While doing the manipulation of the data, city column is used to store the names of the cities and the values of the corresponding city are stored in the population column. Mutate is used to calculate the percentage of values of each age group per city. the sacramento values are then mutated to negative in order to make a pyramid

# Load data and plotting it
ggplot(data)+
  geom_bar(aes(x=Age,y=PopPerc,fill=city),stat='identity')+ 
geom_text(aes(x=Age,y=PopPerc+signal*.3,label=aes(NULL)))+
  #this is used to flip the chart
  coord_flip()+
  scale_fill_manual(name='',values=c('green','Darkgreen'))+
  #adds colour to the pyramid blocks
  scale_y_continuous(breaks=seq(-10,10,1),
                     labels=function(x){paste(abs(x),'%')})+
  labs(x='Age',y='population',
       title='Total population of sacramento vs san francisco(US Census 2010) ',
       subtitle=paste('.'),
       caption='.' + scale_x_discrete(expand = expansion(mult = c(0.8, 1), add = c(0, 0.2))))+
  theme(axis.text.x=element_blank(), #remove x axis labels
        axis.ticks.x=element_blank(),
        plot.title = element_text(size=12),
        panel.background = element_rect(fill = "light yellow", colour = "yellow"),
         legend.position = 'top',
        legend.justification = 'center')
## Don't know how to automatically pick scale for object of type uneval.

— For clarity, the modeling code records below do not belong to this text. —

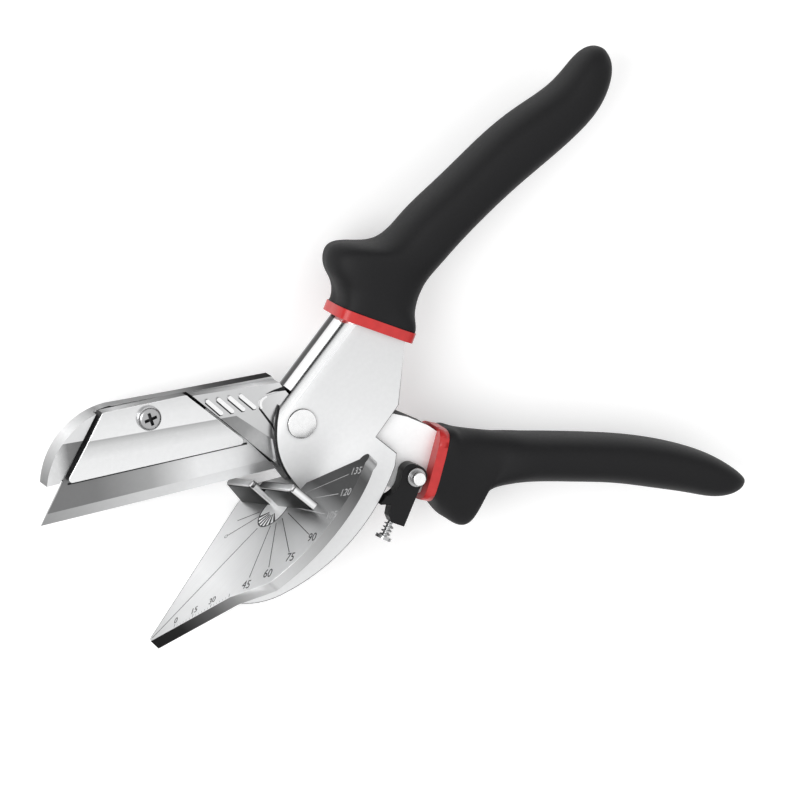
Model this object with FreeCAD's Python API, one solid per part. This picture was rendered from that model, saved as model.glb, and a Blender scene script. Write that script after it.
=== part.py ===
"""Hand-held mitre shear: two crossed levers, a replaceable trapezoid blade and a fan-shaped mitre table.

Millimetres. The tool lies on its side. The origin is the centre of the protractor on the table's face.
+X runs back along the zero line towards the handles, +Y stands off the table's face, and +Z is the pivot's
direction, up from the bench. Shapes are drawn about the pivot, then moved so that the protractor's centre
is the origin. Everything on the blade lever is drawn with the jaws shut and turned open at the end.
"""
import FreeCAD, Part
import math
import os

# ---- driving dimensions -------------------------------------------------------------------------
TABLE_DROP = 11.6           # from the pivot down to the table's face
HUB_AHEAD = 20.2            # from the pivot forward to the protractor's centre
BLADE_CANT = 0.6            # degrees that the blade is tipped up in its holder
JAW_OPEN = 35.0 + BLADE_CANT    # between the blade's edge and the table, jaws fully open

CHANNEL_HALF = 6.5          # half the outer width of the folded steel channel
WALL = 2.0                  # its sheet
BEND_RADIUS = 5.0           # outer radius of its folds
TANG_HALF = 4.9             # half the width of the channel's narrow tail inside the grip
TABLE_THICK = 3.0
TABLE_RADIUS = 33.0         # rim of the fan, about the protractor's centre
HUB_RADIUS = 5.2            # serrated disc let into the table
HUB_DEPTH = 1.4
HUB_SETBACK = 0.7           # the disc sits a little behind and beside the point where the lines meet
HUB_ASIDE = 3.2
FENCE_THICK = 2.2
FENCE_HIGH = 7.2
FENCE_TURN = 13.0           # degrees that the fence is turned back from square
FENCE_FRONT = -18.9         # front face, in the blade's plane

LEVER_HALF = 4.0            # half the blade lever's thickness
BLADE_LONG = 61.0           # standard trapezoid utility blade
BLADE_SHORT = 33.0
BLADE_HIGH = 19.0
BLADE_THICK = 0.6
BLADE_HEEL = 6.0            # from the pivot forward to the heel of the cutting edge
EDGE_GAP = 0.1              # left under the cutting edge when the jaws are shut
BEVEL_HIGH = 2.6            # ground bevel along the cutting edge
CLAMP_THICK = LEVER_HALF - BLADE_THICK / 2.0

RIVET_RADIUS = 2.6          # shank of the pivot rivet
RIVET_HEAD = 3.7
RIVET_HEAD_HIGH = 0.7
BUSH_RADIUS = 3.3
RUNNING_FIT = 0.04
WASHER_RADIUS = 6.2
WASHER_THICK = 0.3

SCREW_RADIUS = 2.0          # M4 clamp screw
SCREW_HEAD_RADIUS = 3.0
SCREW_HEAD_HIGH = 1.7
SCREW_SLOT = 0.75           # width of its cross recess
PEG_RADIUS = 1.3

COLLAR_LONG = 2.6           # red ring at the mouth of each grip
COLLAR_PROUD = 0.15

LATCH_LOW = 4.25            # the latch lies against the near face of the lever's shank
LATCH_HIGH = 7.6
LATCH_PIN_RADIUS = 1.5
LATCH_EYE_RADIUS = 2.9
PLUNGER_RADIUS = 0.7
PLUNGER_HEAD_RADIUS = 2.1
PLUNGER_TRAVEL = 2.4
PLUNGER_HELD = 1.4          # what stays in the latch beyond the travel when the plunger is out

# ---- helpers ------------------------------------------------------------------------------------
def point(xy, z=0.0):
    return FreeCAD.Vector(xy[0], xy[1], z)


def outline(start, *steps):
    """A closed wire: a step is the next corner, or a (middle, end) pair for an arc."""
    edges = []
    here = start
    for step in list(steps) + [start]:
        if isinstance(step[0], tuple):
            middle, end = step
            edges.append(Part.Arc(point(here), point(middle), point(end)).toShape())
        else:
            end = step
            if end == here:
                continue
            edges.append(Part.LineSegment(point(here), point(end)).toShape())
        here = end
    return Part.Wire(edges)


def slab(wire, low, high):
    """A wire in the XY plane as a solid between two heights."""
    lifted = wire.copy()
    lifted.translate(FreeCAD.Vector(0, 0, low))
    return Part.Face(lifted).extrude(FreeCAD.Vector(0, 0, high - low))


def disc(xy, radius, low, high):
    return Part.makeCylinder(radius, high - low, point(xy, low))


def turned(shape, degrees, about=(0.0, 0.0)):
    done = shape.copy()
    done.rotate(point(about), FreeCAD.Vector(0, 0, 1), degrees)
    return done


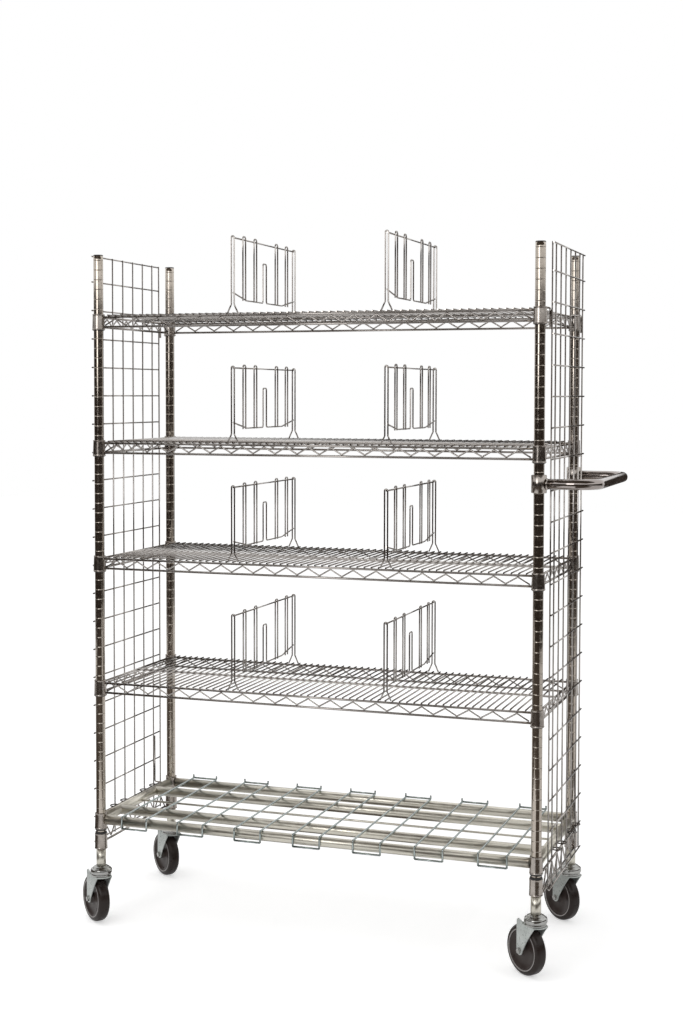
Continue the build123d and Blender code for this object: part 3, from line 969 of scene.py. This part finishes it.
@dataclass
class PushHandle(SubAssembly):
    """A bent tube between two ring clamps on the right-hand posts, with a weld bead at each.

    The bead's rows are given from the tube's radius and from the bead's foot.
    """

    tube_bend: Bend = (0.050, 14)
    tube_seat: float = 0.001
    clamp_radius: float = 0.0185
    clamp_lip: float = 0.0008
    clamp_gap: float = 0.0002
    bead_seat: float = 0.0008
    bead: Profile = ((-0.00127, 0.0), (0.0018, 0.0), (0.0018, 0.001), (0.0004, 0.004), (-0.00127, 0.004))

    def build(self) -> None:
        """Make the tube, the clamps and their weld beads."""
        low, high = node_box("push_handle")
        clamp_low, clamp_high = node_box("handle_clamps")
        front, rear = self.layout.posts[Corner.FRONT_RIGHT], self.layout.posts[Corner.REAR_RIGHT]
        radius, z, out = self.layout.post_radius, (low[2] + high[2]) / 2, high[0] - self.layout.post_radius
        face = front[0] + self.clamp_radius
        start = face - self.tube_seat
        path = points([start, out, out, start], [front[1], front[1], rear[1], rear[1]], z)
        tube = Skin().wires(rounded(path, *self.tube_bend), Z_AXIS, radius, TUBE_SIDES)
        clamp = lathe(band(radius + self.clamp_gap, self.clamp_radius, 0, clamp_high[2] - clamp_low[2],
                           self.clamp_lip), TUBE_SIDES)
        bead = lathe(self.bead, BOLT_SIDES, (radius, 0))[..., ::-1] * [1, 1, -1]
        clamps, beads = Skin(), Skin()
        for y in (front[1], rear[1]):
            clamps.add(clamp + [front[0], y, clamp_low[2]], Ends.JOINED)
            beads.add(bead + [face - self.bead_seat, y, z], Ends.JOINED)
        # The tube's darker plating is a painted dark reflection.
        self.dress("push_handle", "tube", tube, HANDLE_CHROME_PAINTED_DARK)
        self.dress("handle_clamps", "rings", clamps, COLLAR_CHROME)
        self.shop.piece("handle_weld_beads", beads, COLLAR_CHROME)


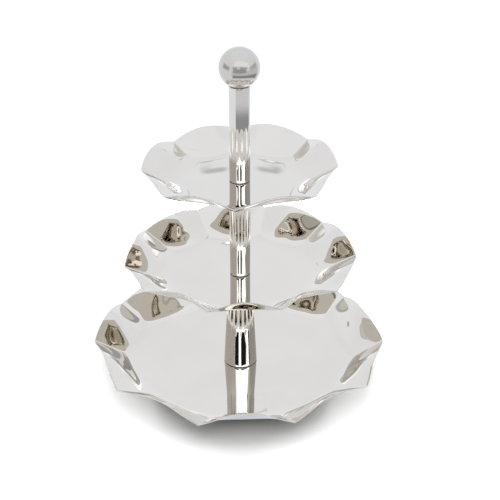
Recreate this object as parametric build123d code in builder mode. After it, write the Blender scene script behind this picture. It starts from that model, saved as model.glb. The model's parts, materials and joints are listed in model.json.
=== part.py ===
from build123d import *
from math import atan2, cos, pi, radians, sin, sqrt
import os

# Three-tier cake stand in polished nickel plate, with ruffled dishes on a screwed centre stem.
# Frame: +Z up, the origin on the stem axis at the surface that the foot pads rest on, and the
# front of the stand towards -Y. Azimuths are in degrees from the front, turning towards +X.

# Sheet, joints and feet
sheet = 1.2  # thickness of the dishes, the tubes and the ball
gasket_height = 0.6
pad_height = 2.0
pad_radius = 9.0
pad_circle_radius = 92.0
pad_count = 4

# Heights of the dish floors above the floor of the bottom dish
bottom_floor = pad_height + sheet
middle_floor = bottom_floor + 114.0
top_floor = bottom_floor + 227.0

# Stem tubes, outside radii from foot to top
lower_stem_radii = (18.65, 11.8)
lower_stem_swell = 0.35  # how far the lower stem bows out of a straight cone
middle_stem_radii = (11.1, 11.5)
upper_stem_radii = (11.1, 11.5)
ball_radius = 21.7
ball_centre = bottom_floor + 353.8
ball_flat = ball_centre - 18.6  # height of the flat under the ball
ball_mouth_radius = 8.0

# Threaded parts, drawn as plain cylinders at their nominal sizes
thread_radius = 4.0
finial_thread_radius = 3.0
thread_clearance = 0.05
plug_depth = 14.0
plug_clearance = 0.05
base_plug_gap = 1.3  # between the boss of the bottom dish and the plug above it
base_plug_depth = 8.0
stud_reach = 13.2  # length of stud above the joint face of the tube that is screwed on to it
finial_stud_reach = 11.0
finial_boss_length = 12.0
bolt_setback = 1.0  # how far the base bolt's end stays below its plug's top
thread_chamfer = 0.6
pad_chamfer = 0.4
hex_head_radius = 7.5
hex_head_height = 5.3
washer_radius = 8.0
washer_height = 1.6

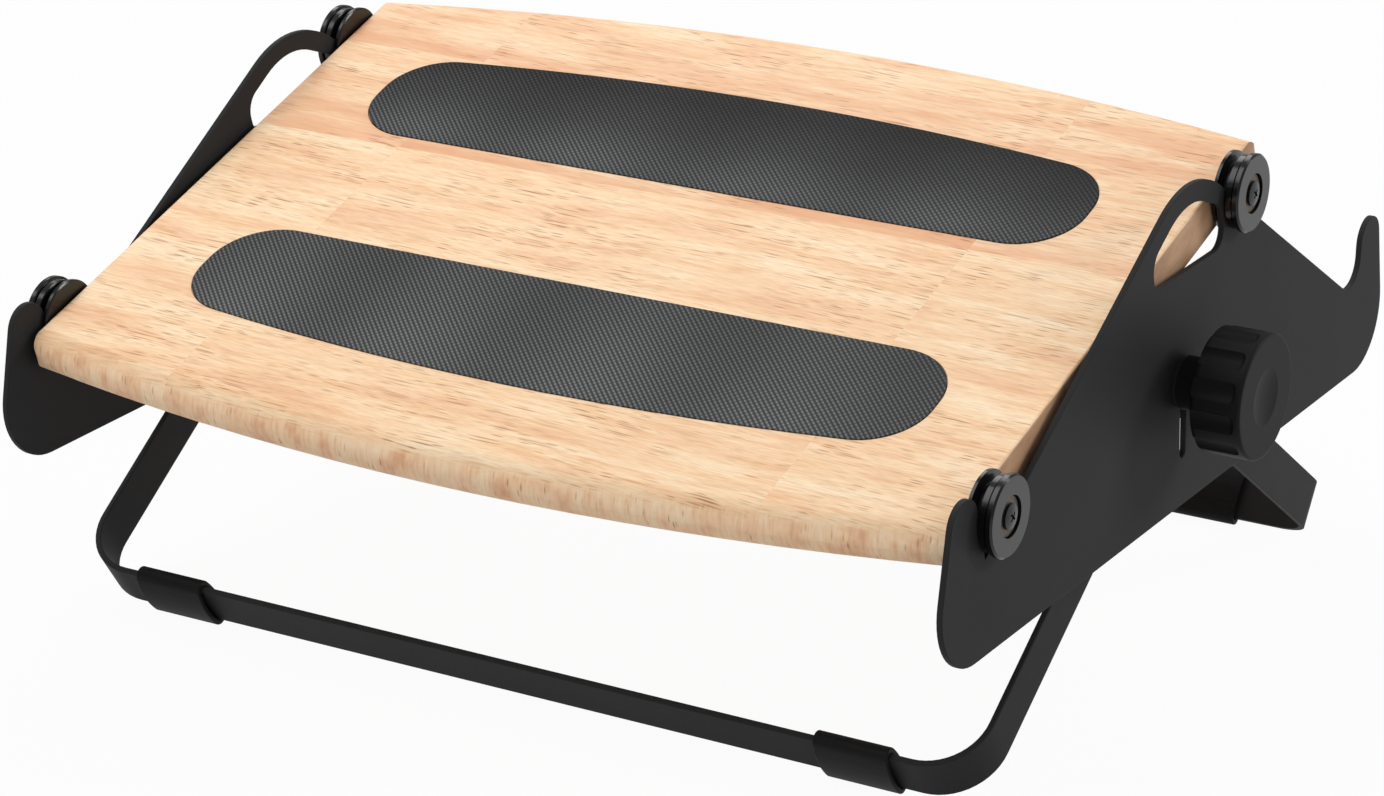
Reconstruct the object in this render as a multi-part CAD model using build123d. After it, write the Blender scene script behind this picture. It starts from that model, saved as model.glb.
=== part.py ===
from build123d import *
import os
from math import acos, asin, cos, degrees, hypot, pi, radians, sin, sqrt, tan

os.makedirs("parts", exist_ok=True)

# A footrest: a wooden board on four grooved rollers, cradled by two steel side plates.
# Two crossing U-shaped legs of flat bar carry the plates on one clamp bolt a side.
# X runs across the board, Y from front to rear, Z up from the floor.
# The origin lies on the floor under the middle of the clamp bolts' axis.

# Board
board_width = 500.0
board_depth = 373.0
board_thickness = 22.0
board_bow = 21.3
board_corner_radius = 3.0
board_nose_radius = 10.4
board_underside_radius = 10.4
board_side_round = 1.5
board_tilt = 16.7

# Anti-slip mats, let into the top of the board
mat_length = 404.0
mat_inner_offset = 45.3
mat_outer_offset = 126.5
mat_thickness = 1.6
mat_proud = 0.5
mat_pocket_clearance = 0.3
mat_end_radius = 32.0

# Rollers
roller_pitch = 263.2
rollers_ahead_of_board_centre = 1.8
roller_radius = 19.2
roller_width = 13.6
roller_below_top = 9.2
groove_radius = 13.5
groove_flare = 0.9
groove_root_round = 0.3
groove_side_clearance = 0.4
inner_flange = 2.4
rim_round = 0.9
band_groove_width = 0.7
band_groove_depth = 1.1
middle_band_width = 3.2
counterbore_radius = 9.8
roller_play = 0.1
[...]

Defaulting to continuous.
## Warning: Removed 38 rows containing missing values (geom_text).

# the theme function is used to make the map asthetically pleasing. I used the yellow background because it makes the colours pop out more, 

For male population:

library(ggplot2)
library(tidyverse)
library(readxl)
# Load data
data_m= read_excel("C:/Users/ADMIN/Downloads/Age_by_sex_california.xlsx", 
    sheet = "Males")
data_m <- data_m%>%
  pivot_longer(names_to = 'city', values_to = 'Population', cols = 2:3) %>%
  mutate(PopPerc=case_when(city=='San Francicso'~round(Population/sum(Population)*100,2),
                           TRUE~-round(Population/sum(Population)*100,2)),
         signal=case_when(city=='San Francicso'~1,
                          TRUE~-1))
head(data_m)
levels(data$Age)
## NULL
data$Age <- factor(data$Age,levels=unique(data$Age),ordered=TRUE)
#loading the data and plotting it.
ggplot(data_m)+
  geom_bar(aes(x=Age,y=PopPerc,fill=city),stat='identity')+ 
geom_text(aes(x=Age,y=PopPerc+signal*.3,label=aes(NULL)))+
  #this is used to flip the chart
  coord_flip()+ 
  #adds colour to the pyramid blocks
  scale_fill_manual(name='',values=c('blue','Darkblue'))+
  scale_y_continuous(breaks=seq(-10,10,1),
                     labels=function(x){paste(abs(x),'%')})+
  labs(x='Age',y='population',
       title='Male population of sacramento vs san francisco(US Census 2010) ',
       subtitle=paste('.'),
       caption='.' + scale_x_discrete(expand = expansion(mult = c(0.8, 1), add = c(0, 0.2))))+
  theme(axis.text.x=element_blank(), #remove x axis labels
        axis.ticks.x=element_blank(),
        plot.title = element_text(size=12),
        panel.background = element_rect(fill = "light yellow", colour = "yellow"),
         legend.position = 'top',
        legend.justification = 'center')
## Don't know how to automatically pick scale for object of type uneval. Defaulting to continuous.
## Warning: Removed 38 rows containing missing values (geom_text).

# the theme function is used to make the map asthetically pleasing. I used the yellow background because it makes the colours pop out more, 

For the female population:

#used the same code as the above except for changing the data from total to female
ggplot(data_f)+
  geom_bar(aes(x=Age,y=PopPerc,fill=city),stat='identity')+ 
geom_text(aes(x=Age,y=PopPerc+signal*.3,label=aes(NULL)))+
  coord_flip()+
  scale_fill_manual(name='',values=c('lightpink','violet'))+
  scale_y_continuous(breaks=seq(-10,10,1),
                     labels=function(x){paste(abs(x),'%')})+
  labs(x='Age',y='population',
       title='Female population of sacramento vs san francisco(US Census 2010) ',
       subtitle=paste('.'),
       caption='.' + scale_x_discrete(expand = expansion(mult = c(0.8, 1), add = c(0, 0.2))))+
  theme(axis.text.x=element_blank(), #remove x axis labels
        axis.ticks.x=element_blank(),
        plot.title = element_text(size=12),
        panel.background = element_rect(fill = "light yellow", colour = "yellow"),
         legend.position = 'top',
        legend.justification = 'center')
## Don't know how to automatically pick scale for object of type uneval. Defaulting to continuous.
## Warning: Removed 38 rows containing missing values (geom_text).